De repente hubo varios estallidos a lo lejos, en tierra, y después resonaron unos estruendos: la batalla de Mogador había empezado y todos los que estaban a bordo se quedaron estupefactos.
Mirijam se soltó del brazo de Cornelisz y se incorporó para ver mejor. Después se sentó junto a su viejo padre y le cogió la mano.

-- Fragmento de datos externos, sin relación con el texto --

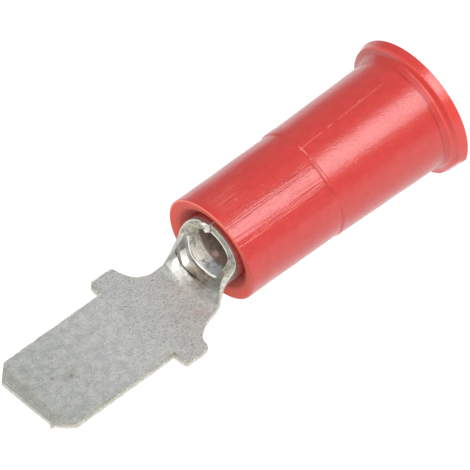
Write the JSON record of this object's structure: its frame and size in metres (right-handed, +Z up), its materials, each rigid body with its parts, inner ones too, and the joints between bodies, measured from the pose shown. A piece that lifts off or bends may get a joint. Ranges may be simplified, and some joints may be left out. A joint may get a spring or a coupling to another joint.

El barquero y sus hombres pronunciaron la primera sura del Corán con la mirada espantada dirigida a tierra, desde donde provenían los retumbos y de vez en cuando estallaban llamaradas. La vela se agitó y golpeó contra el mástil. Mientras los hombres rezaban, la barca sin timón cabeceaba en las olas. El rugido del oleaje rompiendo contra las numerosas rocas que bordeaban la costa se acercaba cada vez más.
Pero entonces el barquero puso abruptamente punto final al aturdimiento que se había extendido a bordo.
—¡Prestad atención a la vela! —rugió—. ¡Poned rumbo al sur y ocupaos de que avancemos un par de millas de una buena vez! ¡Vamos, vamos, yallah, con la ayuda de Alá! ¿O queréis que nos rompamos la crisma contra las rocas?